For the stylist Elizabeth Saltzman, it would be a breeze to borrow jewels for Vanity Fair’s annual Cannes party, scheduled this week at Hôtel Du Cap. Ms. Saltzman, who also is one of British Vanity Fair’s contributing editors, is beloved by jewelers for her skill with celebrity clients.

But when it comes to her own look, Ms. Saltzman relies on seven vintage ornaments she inherited from her mother, Ellin Saltzman, Saks Fifth Avenue’s fashion director in the ’80s, with a signature look that included David Webb and Verdura jewels. Today, Ms. Saltzman wears the family heirlooms with pride and she echoes Ms. Roitfeld’s belief that jewelry — the most personal of all accessories — conveys its wearer’s identity. “I have never borrowed jewelry, just like I have never borrowed clothing,” Ms. Saltzman said.

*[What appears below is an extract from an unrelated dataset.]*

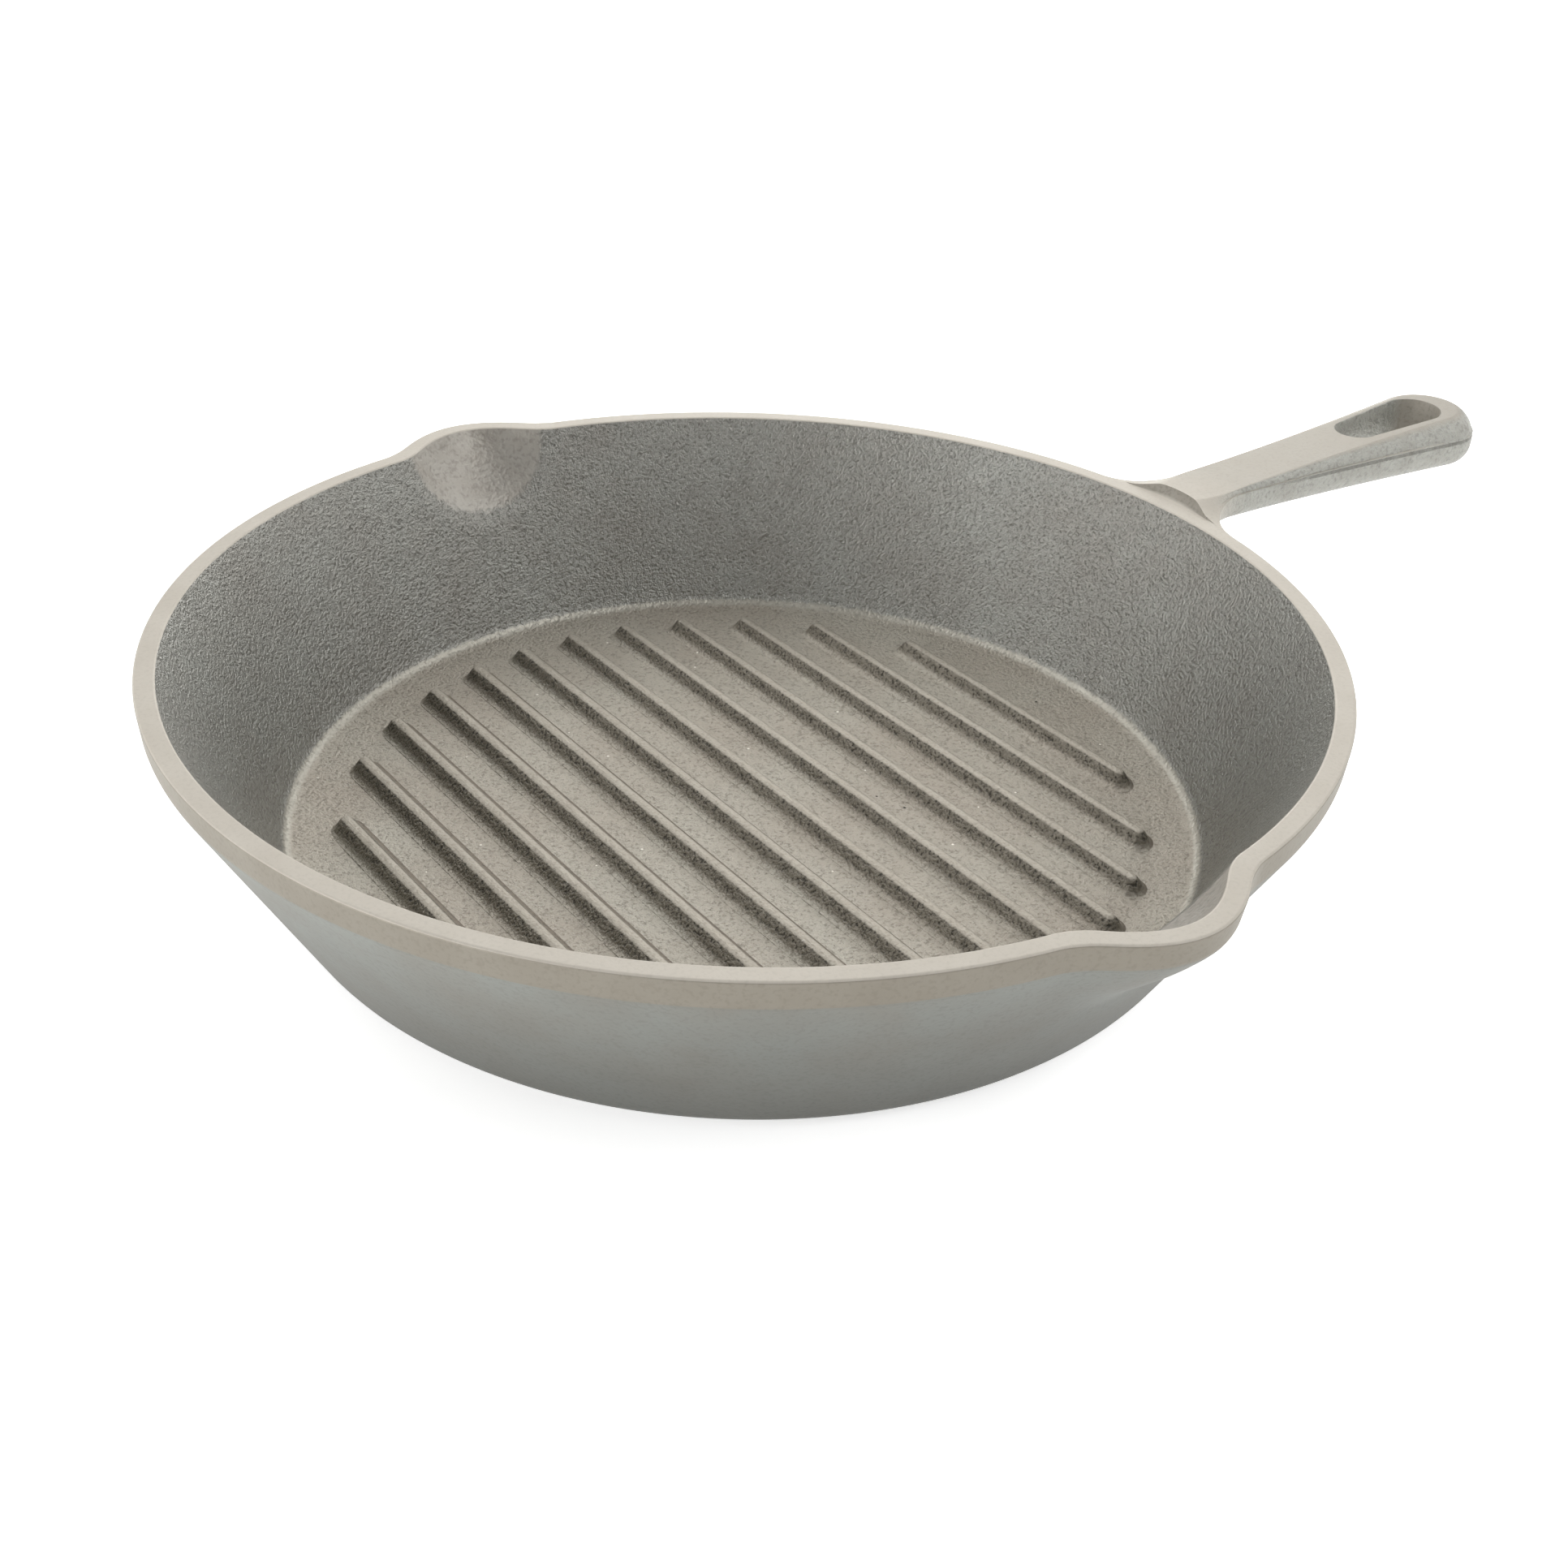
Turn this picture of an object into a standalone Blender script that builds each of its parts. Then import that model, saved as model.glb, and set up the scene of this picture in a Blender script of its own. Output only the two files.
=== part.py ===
"""Round cast iron grill pan with two pouring spouts and a hang handle, as one casting.

All sizes are in metres. The origin is at the centre of the underside, +Z is up and the
handle points along +X. Run with: blender --background --python part.py
"""

import math

import bmesh
import bpy
from mathutils import Vector

CASTING_NAME = "pan_casting"
PART_COLLECTION = "grill_pan"
CUTTER_COLLECTION = "cutters"
MERGE_DISTANCE = 0.00001
SMOOTH_SHADING_LIMIT_DEG = 30.0

# Bowl
PAN_HEIGHT = 0.054
RIM_RADIUS = 0.130
RIM_LAND_WIDTH = 0.0044
RIM_BAND_HEIGHT = 0.006
RIM_BAND_DRAFT = 0.0005
RIM_INNER_EDGE_ROUNDING = 0.0006
RIM_OUTER_EDGE_ROUNDING = 0.0006
RIM_BAND_FOOT_ROUNDING = 0.004
BASE_CORNER_RADIUS = 0.1032
BASE_EDGE_ROUNDING = 0.008
FLOOR_THICKNESS = 0.0072
FLOOR_RADIUS = 0.0942
FLOOR_MARGIN_WIDTH = 0.0094
FLOOR_MARGIN_RISE = 0.0011
WALL_FOOT_FILLET = 0.0045
COLUMN_COUNT = 132
COLUMN_CROWDING = 0.55

# Pouring spouts, one on each side, at right angles to the handle
SPOUT_REACH = 0.0087
SCOOP_HALF_WIDTH = 0.0193
SCOOP_DEPTH = 0.0173
BULGE_EXTRA_HALF_WIDTH = 0.0022
BULGE_EXTRA_DEPTH = 0.0075
SPOUT_SIDE_POWER = 1.1
SPOUT_SHOULDER_SOFTNESS = 0.003
SPOUT_ROW_SHARES = (1.18, 0.96, 0.74, 0.42)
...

“Of course, I like the fantasy of wearing something extraordinary but not the drama involved,” she added. “When I go out, I want to be able to dance up a storm and not worry about my earrings swinging off.”

This week, hundreds of armed French police officers and plainclothes security guards are patrolling Cannes in an effort to deter missing jewelry of another kind: the thefts that have plagued festival week since the 2013 Carlton robbery. (A thief took Leviev jewels worth $136 million, one of Europe’s most costly robberies.)

According to the jewelry consultant Emily Goad, most brands make loans to celebrities, socialites and influencers without bothering to insure the jewelry. “At big events like Cannes there is always a lot of uninsured jewelry floating around,” she said, noting that the additional police presence in recent years has reinforced brands’ cavalier attitudes.

Paola Jacobbi, Vanity Fair Italy’s senior entertainment editor, also wears vintage gems inherited from her grandmother rather than borrowing pieces from her Chopard and De Grisogono contacts. “Forget it ,” she said. “I would lose it.”

But she also believes that loaning jewelry can be a positive way for brands to increase their visibility as well as raise awareness of ethical issues. For example, Penélope Cruz promoted sustainably sourced gold by wearing Chopard’s Palme Verte collection at the festival last year. The pieces are made of gold produced from South American mines supported by the Alliance for Responsible Mining, a Colombian charity and developer of the Fairmined standard. Palme Verte also uses diamonds from mines certified by the Responsible Jewellery Council, a not-for-profit, certification organization based in London.

Sometimes, though, a piece of jewelry is just too fine to turn down.

While she doesn’t borrow very often, Carol Woolton, British Vogue’s jewelry editor, said special pieces sometimes catch her eye — like the £600,000 Chopard sapphire earrings she wore to a British Academy of Film and Television Arts party in 2015.

“Occasionally I borrow because it can give your look a kick,” she said. “But the piece has to evoke your own style and it has to fit. Borrowing a jewel is a big responsibility.

“And if the pieces exceed $100,000, you have to not mind having a security guard with you the whole night.”